Lois familiales discriminatoires
L'étude critique également l'incapacité du secteur privé à créer des emplois appropriés pour les femmes, combinée à la contraction de bons emplois dans le secteur public. Cette incapacité maintient le taux de participation des femmes au marché du travail à un faible niveau et l'emploi des femmes limité, tout en contribuant au chômage élevé des femmes, fait savoir la même source.
L'étude note, en outre, que les lois familiales discriminatoires qui maintiennent les femmes subordonnées aux parents masculins et l'héritage inégal, contribuent à maintenir les taux de participation des femmes au marché du travail bas. « Bien qu'en principe une femme puisse créer une entreprise, dans la pratique, elle peut se trouver sans la garantie nécessaire pour un prêt bancaire. Un tel désavantage peut avoir diverses causes, mais la répartition inégale de la richesse familiale en fait partie », explique-t-on.
Alors que la part moyenne des Petites et Moyennes Entreprises (PME) détenues par des femmes est de 34 % dans le monde, elle n'est que de 14% dans la région arabe, peut-on lire aussi dans l'étude.
De plus, l'étude note que les Etats de la région MENA n'encouragent pas un taux plus élevé de taux de participation des femmes au marché du travail par des incitations telles que le financement étatique du congé de maternité.

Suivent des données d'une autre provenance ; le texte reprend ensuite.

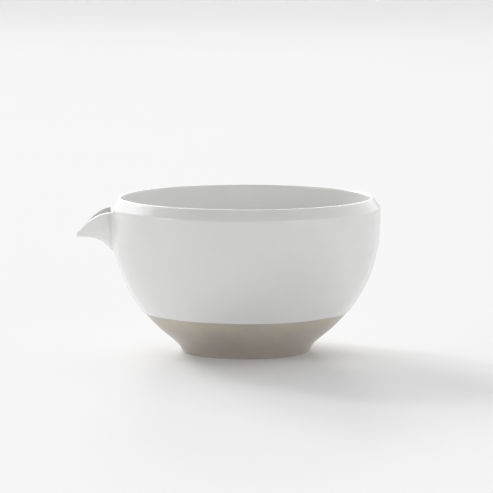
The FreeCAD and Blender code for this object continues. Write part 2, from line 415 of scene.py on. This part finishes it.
def edge_drift(angle):
    """Height of the glaze's lower edge as it wanders round the bowl."""
    return sum(size * math.sin(turns * angle + phase) for size, turns, phase in EDGE_WAVES)


def wall_unevenness(angle, height, depth):
    """Always inward, so that the bowl never grows past its CAD size. Fades towards the rim."""
    fade = clamped((RIM_CENTRE[1] - WALL_RINGS_END - height) / WALL_RINGS_FADE)
    return -depth * fade * (0.5 + 0.5 * throwing(angle, height))


# ---------------------------------------------------------------- bowl pieces

def make_clay_body():
    outer = rim_outline(GLAZE) + wall_outline(GLAZE, CLAY_WALL_ARC, CLAY_WALL_END, 70)
    outline = inner_outline(GLAZE) + outer[1:] + foot_outline()

    def shift(angle, radius, height, index):
        if radius <= TURNING_FROM:
            return 0.0, 0.0
        bare = clamped((GLAZE_LINE + 1.0 - height) / 2.0)
        foot = clamped(height / TURNING_FADE)
        turning = TURNING_DEPTH * math.sin(2 * math.pi * height / TURNING_PITCH + 0.35 * angle)
        waves = CLAY_RINGS * throwing(angle, height * 1.4)
        return (turning + waves - CLAY_INSET) * bare * foot, 0.0

    return lathe("bowl_clay", outline, shift)


def make_outer_coat():
    rim = rim_outline(0)
    wall = wall_outline(0, GLAZED_WALL_ARC, GLAZE_LINE + COAT_STOP, 120)
    lowest = wall[-1]
    tilt = math.degrees(math.asin((BELLY_HEIGHT - lowest[1]) / GLAZED_WALL_ARC))
    bead_centre = on_circle(lowest, -EDGE_ROUND, -tilt)
    bead = arc(bead_centre, EDGE_ROUND, -tilt - 12, -tilt - 150, 12)
    back = [(wall_radius(z, CLAY_WALL_ARC, RIM_RADIUS - GLAZE) - COAT_OVERLAP, z)
            for z in (GLAZE_LINE + 0.5, 30.0, 42.0, 54.0, BELLY_HEIGHT)]
    inside = rim_outline(GLAZE + COAT_OVERLAP)[::-1]
    outline = rim + wall + bead + back + inside
    first_back = len(rim) + len(wall) + len(bead)
    slope = math.radians(tilt)

    def shift(angle, radius, height, index):
        if index >= first_back:
            return 0.0, 0.0
        near_edge = math.exp(-max(height - GLAZE_LINE, 0.0) / BEAD_REACH)
        drift = edge_drift(angle) * near_edge
        bead_size = BEAD * near_edge * (0.8 + 0.3 * math.sin(4 * angle + 1.1))
        out = wall_unevenness(angle, height, WALL_RINGS)
        out = out + bead_size * math.cos(slope) + drift * math.tan(slope)
        return out, drift - bead_size * math.sin(slope)

    return lathe("outer_coat", outline, shift, closed=True)


def make_liner_coat():
    face = inner_outline(0)
    back = inner_outline(GLAZE + COAT_OVERLAP)[::-1]

    def shift(angle, radius, height, index):
        if index >= len(face):
            return 0.0, 0.0
        fade = clamped((HEIGHT - LINER_RINGS_END - height) / LINER_RINGS_FADE)
        fade *= min(radius / LINER_RINGS_GROW, 1.0)
        ring = LINER_RINGS * fade * (0.5 + 0.5 * throwing(-angle, height * 0.9 + radius * 0.3))
        if height >= SWELL_BELOW:
            return -ring, 0.0
        return -ring, SWELL_HEIGHT * math.exp(-((radius - SWELL_RADIUS) / SWELL_WIDTH) ** 2)

    return lathe("liner_coat", face + back, shift)


# ---------------------------------------------------------------- pour hole

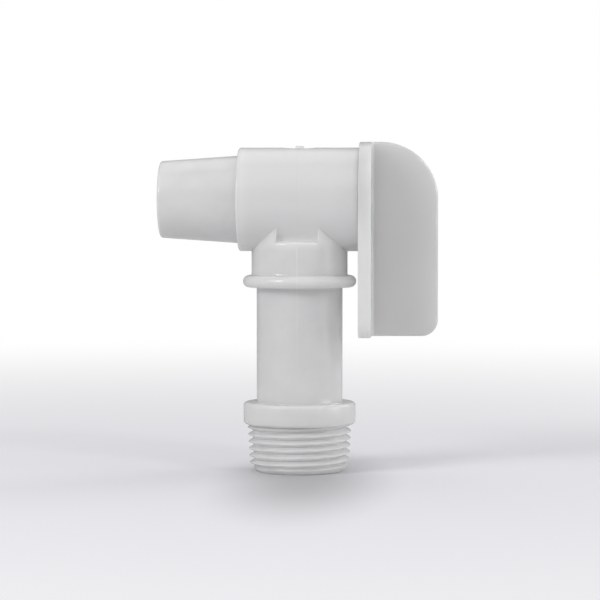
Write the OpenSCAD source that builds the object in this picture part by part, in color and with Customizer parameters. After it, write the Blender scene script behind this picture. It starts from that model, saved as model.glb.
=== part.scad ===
// Moulded plastic spigot with a hollow rotary plug and a lever handle.
// All lengths are in millimetres.
// The origin is the centre of the inlet's open end. +Z runs up the inlet to the barrel,
// +X runs along the barrel to the handle, and the spout leaves along -X.

/* [Threaded inlet] */
// Crest diameter of the tapered pipe thread at its open end
thread_small_d = 25.6; // [24.5:0.1:26.4]
// Crest diameter of the thread where it meets the collar
thread_large_d = 26.9; // [26.5:0.1:28]
// Length of the threaded stub
thread_len = 12.3; // [9:0.1:20]
// Height of the lead-in chamfer at the open end
lead_in_h = 1.9; // [0.5:0.1:4]
// Diameter of the open end, below the lead-in chamfer
lead_in_d = 22.4; // [21:0.1:24]
// Bore of the inlet
inlet_bore_d = 18; // [13:0.1:19.4]

/* [Neck] */
// Height of the collar
collar_h = 5.6; // [3:0.1:10]
// Radius on the collar's upper edge
collar_edge_r = 0.8; // [0.2:0.1:1.4]
// Outside diameter of the neck
neck_d = 22.2; // [21.4:0.1:24]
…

Absence de soutien institutionnel
Autre obstacle à l'employabilité des femmes dans la région MENA, en général, et au Maroc, en particulier, soulevé par l'étude, réside dans l'absence de soutien institutionnel pour les mères travailleuses. Ce qui peut les empêcher de rechercher des emplois rémunérés, estiment les chercheurs de l'Université de Georgetown. « Les femmes de la classe ouvrière et de la classe moyenne de la région s'occupent en grande partie de la cuisine, du nettoyage et de la prise en charge de leurs enfants et de leurs parents âgés. La récente pandémie de COVID-19 a intensifié les responsabilités des femmes en matière de soins, obligeant certaines d'entre elles à quitter complètement le marché du travail. Cela peut avoir affecté les femmes instruites de la classe moyenne qui ont généralement les taux d'activité les plus élevés », estime la même source.
Dans l'ensemble, l'étude pense que la contraction du secteur public et le manque d'emplois adaptés dans le secteur privé ont fait qu'une grande partie des femmes susceptibles de faire partie de la population active restent en dehors de celle-ci. Sans les politiques sociales de développement nécessaires, la plupart des pays de la région MENA verront les femmes rester largement en dehors de la main-d'œuvre formelle, incapables de contribuer à la productivité, à la croissance et à l'autonomisation économique des femmes, relève-t-on de même source.
Conclusion
Les causes des faibles taux de participation des femmes au marché du travail dans la région MENA ne peuvent pas être trouvées dans une seule variable, mais résident dans un cadre explicatif plus large qui prend en compte l'environnement macroéconomique (et macropolitique), les institutions du marché du travail et les processus de fixation des salaires, les pratiques de recrutement des employeurs, et les institutions sociales, conclut l'étude.
Elle pense que des réformes juridiques et politiques sont nécessaires : supprimer les lois familiales discriminatoires, offrir des congés de maternité et des services de garde d'enfants financés par le gouvernement et garantir des conditions de travail décentes dans le secteur privé.
Ces initiatives sont importantes à la fois pour l'égalité et l'emploi des femmes et pour de meilleurs résultats économiques dans les pays MENA, souligne l'étude de Georgetown University.
« Dans un monde idéal, la normalisation des relations dans tous les pays de la région MENA, ainsi que la levée des sanctions américaines, pourraient conduire à une augmentation du commerce intra-régional, des investissements et de la création d'emplois, les syndicats et les organisations de femmes étant consultés sur les questions économiques et d'emploi. Ce monde idéal n'est pas encore réalisé », indique la même source.